• **Data excerpts**
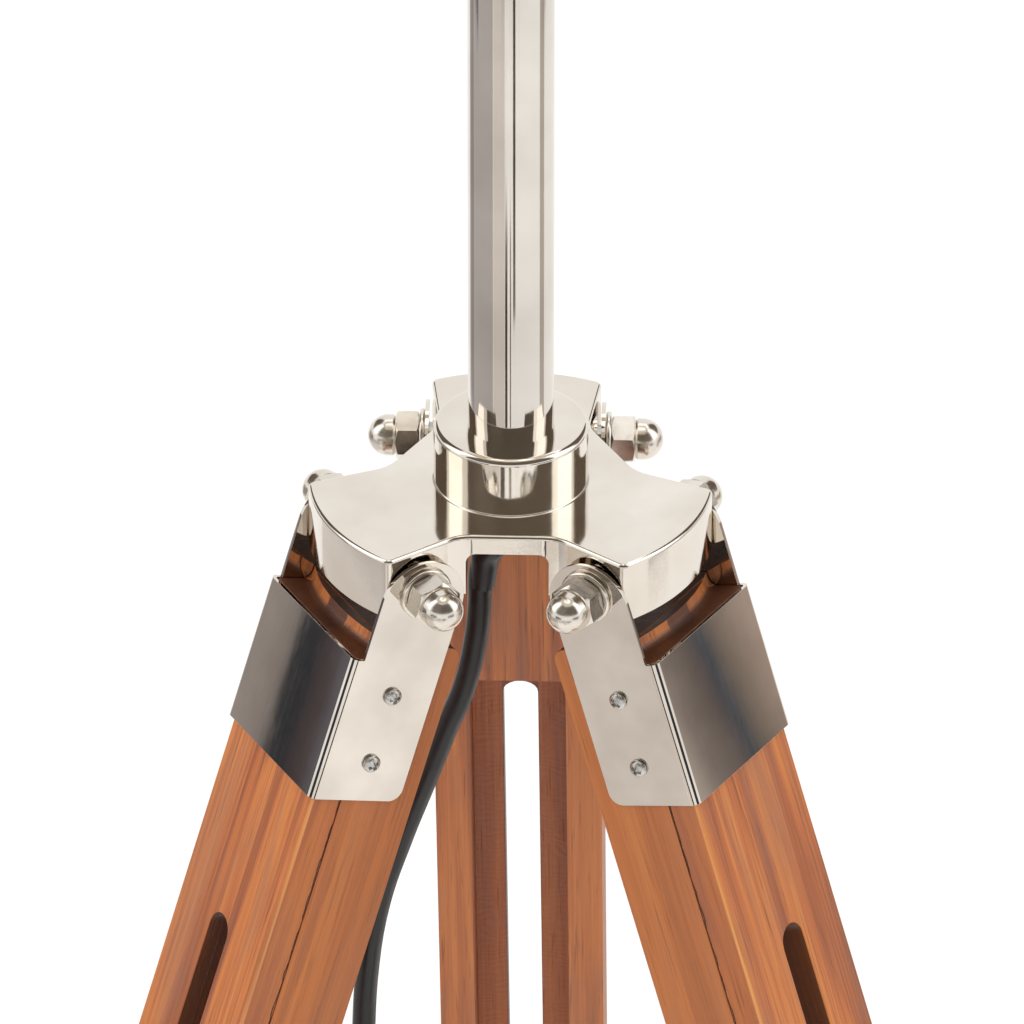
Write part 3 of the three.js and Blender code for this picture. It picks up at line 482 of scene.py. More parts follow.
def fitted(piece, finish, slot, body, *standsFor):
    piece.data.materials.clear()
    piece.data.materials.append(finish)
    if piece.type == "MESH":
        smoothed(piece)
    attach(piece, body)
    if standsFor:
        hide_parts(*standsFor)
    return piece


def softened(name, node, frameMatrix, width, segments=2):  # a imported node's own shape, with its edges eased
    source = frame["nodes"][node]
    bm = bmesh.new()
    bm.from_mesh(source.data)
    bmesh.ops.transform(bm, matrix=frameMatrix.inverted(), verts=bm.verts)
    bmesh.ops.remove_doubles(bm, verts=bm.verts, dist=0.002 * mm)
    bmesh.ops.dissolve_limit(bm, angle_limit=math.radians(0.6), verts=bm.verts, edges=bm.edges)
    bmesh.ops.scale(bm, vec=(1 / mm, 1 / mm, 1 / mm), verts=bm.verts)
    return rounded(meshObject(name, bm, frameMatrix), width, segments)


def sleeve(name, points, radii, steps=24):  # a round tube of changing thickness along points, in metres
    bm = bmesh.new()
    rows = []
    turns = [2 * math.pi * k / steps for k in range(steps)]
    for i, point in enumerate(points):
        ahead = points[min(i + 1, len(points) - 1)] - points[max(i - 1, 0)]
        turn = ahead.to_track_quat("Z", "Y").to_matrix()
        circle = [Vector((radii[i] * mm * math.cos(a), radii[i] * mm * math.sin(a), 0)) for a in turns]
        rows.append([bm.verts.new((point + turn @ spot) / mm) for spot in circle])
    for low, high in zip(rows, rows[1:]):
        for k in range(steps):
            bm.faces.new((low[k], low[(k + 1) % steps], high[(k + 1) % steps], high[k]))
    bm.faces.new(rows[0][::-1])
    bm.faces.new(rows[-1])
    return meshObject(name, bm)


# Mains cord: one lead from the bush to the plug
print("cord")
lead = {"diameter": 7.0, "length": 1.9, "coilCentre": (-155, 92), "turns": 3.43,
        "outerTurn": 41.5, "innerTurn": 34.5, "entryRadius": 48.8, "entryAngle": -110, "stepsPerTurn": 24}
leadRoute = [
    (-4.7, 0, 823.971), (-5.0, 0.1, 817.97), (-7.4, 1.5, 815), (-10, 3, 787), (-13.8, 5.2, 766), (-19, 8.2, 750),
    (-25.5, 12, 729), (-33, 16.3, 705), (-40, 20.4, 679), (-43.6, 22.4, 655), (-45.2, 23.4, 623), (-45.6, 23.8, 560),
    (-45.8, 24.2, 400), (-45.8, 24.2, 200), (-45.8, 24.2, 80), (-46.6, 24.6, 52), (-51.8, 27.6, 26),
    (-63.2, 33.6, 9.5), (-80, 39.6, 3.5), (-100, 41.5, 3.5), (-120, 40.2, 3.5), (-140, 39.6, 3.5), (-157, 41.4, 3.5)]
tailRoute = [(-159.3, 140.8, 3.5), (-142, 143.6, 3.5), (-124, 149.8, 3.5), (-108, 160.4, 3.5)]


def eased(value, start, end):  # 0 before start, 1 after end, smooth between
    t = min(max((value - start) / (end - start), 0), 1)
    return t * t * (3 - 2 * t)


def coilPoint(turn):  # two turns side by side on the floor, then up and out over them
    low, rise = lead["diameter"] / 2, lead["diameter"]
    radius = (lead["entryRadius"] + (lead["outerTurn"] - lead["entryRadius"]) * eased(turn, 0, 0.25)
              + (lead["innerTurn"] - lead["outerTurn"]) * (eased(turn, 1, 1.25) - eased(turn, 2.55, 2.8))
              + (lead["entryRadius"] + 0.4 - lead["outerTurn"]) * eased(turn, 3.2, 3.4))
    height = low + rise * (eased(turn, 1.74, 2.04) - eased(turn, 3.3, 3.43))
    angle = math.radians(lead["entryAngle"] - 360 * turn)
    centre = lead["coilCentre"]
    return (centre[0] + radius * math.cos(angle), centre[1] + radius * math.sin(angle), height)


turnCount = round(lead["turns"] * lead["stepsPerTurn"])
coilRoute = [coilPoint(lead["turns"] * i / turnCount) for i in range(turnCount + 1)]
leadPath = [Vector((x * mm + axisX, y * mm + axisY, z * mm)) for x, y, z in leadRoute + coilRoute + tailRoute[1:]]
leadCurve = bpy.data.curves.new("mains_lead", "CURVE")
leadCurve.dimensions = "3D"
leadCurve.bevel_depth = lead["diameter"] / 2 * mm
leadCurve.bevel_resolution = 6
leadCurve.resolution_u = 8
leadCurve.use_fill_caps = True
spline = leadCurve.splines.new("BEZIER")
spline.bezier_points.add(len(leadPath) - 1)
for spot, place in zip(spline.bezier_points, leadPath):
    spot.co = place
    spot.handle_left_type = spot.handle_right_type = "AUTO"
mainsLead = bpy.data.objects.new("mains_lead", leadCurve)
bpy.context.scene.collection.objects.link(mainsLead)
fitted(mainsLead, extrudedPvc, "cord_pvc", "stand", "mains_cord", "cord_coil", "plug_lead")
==
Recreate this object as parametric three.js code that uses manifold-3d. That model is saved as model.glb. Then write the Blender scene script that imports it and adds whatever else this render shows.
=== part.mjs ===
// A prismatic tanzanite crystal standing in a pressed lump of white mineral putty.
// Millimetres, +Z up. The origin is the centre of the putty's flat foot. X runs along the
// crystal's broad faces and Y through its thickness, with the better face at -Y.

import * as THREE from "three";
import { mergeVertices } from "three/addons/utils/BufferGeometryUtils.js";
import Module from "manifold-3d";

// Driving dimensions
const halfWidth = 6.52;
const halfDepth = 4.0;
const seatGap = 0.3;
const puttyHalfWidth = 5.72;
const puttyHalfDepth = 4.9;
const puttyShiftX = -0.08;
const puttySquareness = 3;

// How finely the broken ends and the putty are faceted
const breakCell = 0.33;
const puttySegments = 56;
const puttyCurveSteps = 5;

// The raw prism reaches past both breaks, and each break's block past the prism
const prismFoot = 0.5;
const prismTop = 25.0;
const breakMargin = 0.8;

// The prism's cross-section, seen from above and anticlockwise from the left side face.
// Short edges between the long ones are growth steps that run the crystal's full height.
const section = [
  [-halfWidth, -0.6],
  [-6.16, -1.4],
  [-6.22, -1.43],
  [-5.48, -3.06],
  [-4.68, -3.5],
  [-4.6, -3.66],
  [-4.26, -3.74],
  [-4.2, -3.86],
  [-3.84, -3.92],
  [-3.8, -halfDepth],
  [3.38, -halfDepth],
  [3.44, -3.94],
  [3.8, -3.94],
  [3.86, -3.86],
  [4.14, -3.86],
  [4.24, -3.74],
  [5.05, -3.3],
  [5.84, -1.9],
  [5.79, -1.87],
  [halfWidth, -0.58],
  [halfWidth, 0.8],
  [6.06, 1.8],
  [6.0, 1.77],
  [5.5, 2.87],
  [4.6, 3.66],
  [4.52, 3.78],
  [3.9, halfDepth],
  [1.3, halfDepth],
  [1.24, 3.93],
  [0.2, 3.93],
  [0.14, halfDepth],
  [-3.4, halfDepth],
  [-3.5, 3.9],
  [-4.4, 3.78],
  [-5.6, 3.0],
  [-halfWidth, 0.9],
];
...
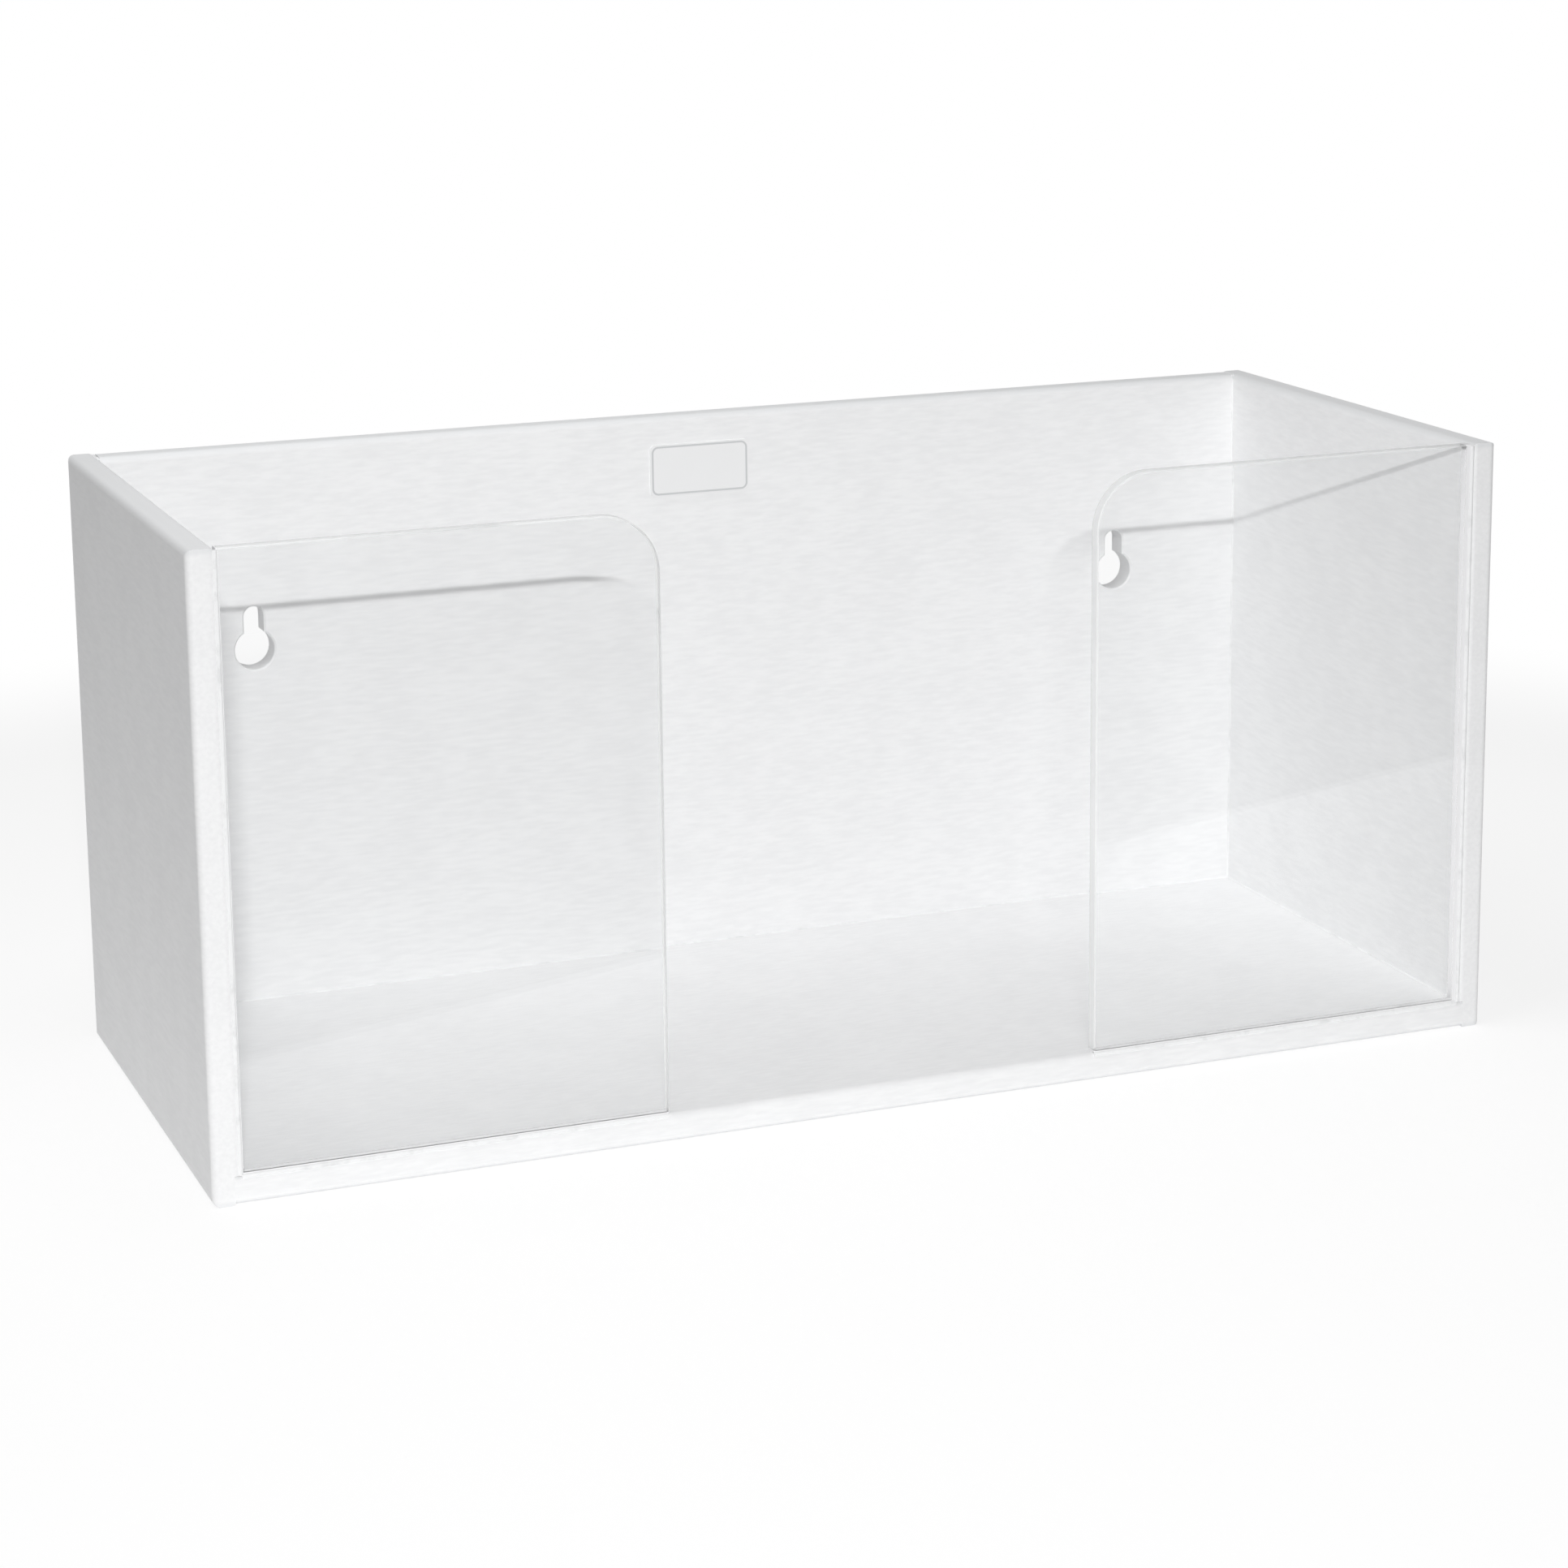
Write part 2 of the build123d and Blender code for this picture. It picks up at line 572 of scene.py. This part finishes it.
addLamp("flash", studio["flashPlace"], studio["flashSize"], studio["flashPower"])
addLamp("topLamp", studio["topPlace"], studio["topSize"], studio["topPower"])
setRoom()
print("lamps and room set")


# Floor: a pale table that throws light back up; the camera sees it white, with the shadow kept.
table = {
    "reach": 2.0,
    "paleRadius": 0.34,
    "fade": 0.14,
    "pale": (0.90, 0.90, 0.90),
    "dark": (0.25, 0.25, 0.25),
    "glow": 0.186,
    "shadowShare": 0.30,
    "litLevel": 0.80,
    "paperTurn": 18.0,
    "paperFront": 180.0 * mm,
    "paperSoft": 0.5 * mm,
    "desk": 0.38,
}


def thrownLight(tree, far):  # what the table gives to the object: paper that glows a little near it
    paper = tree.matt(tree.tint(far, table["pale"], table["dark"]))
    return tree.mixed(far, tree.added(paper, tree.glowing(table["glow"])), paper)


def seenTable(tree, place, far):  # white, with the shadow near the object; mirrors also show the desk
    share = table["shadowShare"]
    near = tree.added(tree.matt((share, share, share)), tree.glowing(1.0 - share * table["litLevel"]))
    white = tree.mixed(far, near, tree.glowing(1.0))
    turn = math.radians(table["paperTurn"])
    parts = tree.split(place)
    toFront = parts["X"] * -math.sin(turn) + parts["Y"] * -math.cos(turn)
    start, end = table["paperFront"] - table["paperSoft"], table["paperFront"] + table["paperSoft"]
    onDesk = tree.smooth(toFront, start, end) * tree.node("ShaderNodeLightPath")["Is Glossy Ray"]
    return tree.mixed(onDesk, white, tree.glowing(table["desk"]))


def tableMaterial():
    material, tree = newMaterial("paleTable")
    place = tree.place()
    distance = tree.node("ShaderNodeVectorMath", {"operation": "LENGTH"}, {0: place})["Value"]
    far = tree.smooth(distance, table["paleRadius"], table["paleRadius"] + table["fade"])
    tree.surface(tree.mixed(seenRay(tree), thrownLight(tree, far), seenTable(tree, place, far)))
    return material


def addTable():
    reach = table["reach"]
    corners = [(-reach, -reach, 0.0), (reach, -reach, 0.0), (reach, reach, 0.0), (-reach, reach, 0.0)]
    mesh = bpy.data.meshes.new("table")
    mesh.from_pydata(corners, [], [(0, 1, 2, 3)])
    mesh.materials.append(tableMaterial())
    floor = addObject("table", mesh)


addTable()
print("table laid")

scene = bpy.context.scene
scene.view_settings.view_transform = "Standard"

• **Stated problem**
Set down, without any change, only the lines from the line that holds "Write part 3" through the line that holds "return meshObject(name, bm)", both lines included.

• **Output of the exercise**
Write part 3 of the three.js and Blender code for this picture. It picks up at line 482 of scene.py. More parts follow.
def fitted(piece, finish, slot, body, *standsFor):
    piece.data.materials.clear()
    piece.data.materials.append(finish)
    if piece.type == "MESH":
        smoothed(piece)
    attach(piece, body)
    if standsFor:
        hide_parts(*standsFor)
    return piece


def softened(name, node, frameMatrix, width, segments=2):  # a imported node's own shape, with its edges eased
    source = frame["nodes"][node]
    bm = bmesh.new()
    bm.from_mesh(source.data)
    bmesh.ops.transform(bm, matrix=frameMatrix.inverted(), verts=bm.verts)
    bmesh.ops.remove_doubles(bm, verts=bm.verts, dist=0.002 * mm)
    bmesh.ops.dissolve_limit(bm, angle_limit=math.radians(0.6), verts=bm.verts, edges=bm.edges)
    bmesh.ops.scale(bm, vec=(1 / mm, 1 / mm, 1 / mm), verts=bm.verts)
    return rounded(meshObject(name, bm, frameMatrix), width, segments)


def sleeve(name, points, radii, steps=24):  # a round tube of changing thickness along points, in metres
    bm = bmesh.new()
    rows = []
    turns = [2 * math.pi * k / steps for k in range(steps)]
    for i, point in enumerate(points):
        ahead = points[min(i + 1, len(points) - 1)] - points[max(i - 1, 0)]
        turn = ahead.to_track_quat("Z", "Y").to_matrix()
        circle = [Vector((radii[i] * mm * math.cos(a), radii[i] * mm * math.sin(a), 0)) for a in turns]
        rows.append([bm.verts.new((point + turn @ spot) / mm) for spot in circle])
    for low, high in zip(rows, rows[1:]):
        for k in range(steps):
            bm.faces.new((low[k], low[(k + 1) % steps], high[(k + 1) % steps], high[k]))
    bm.faces.new(rows[0][::-1])
    bm.faces.new(rows[-1])
    return meshObject(name, bm)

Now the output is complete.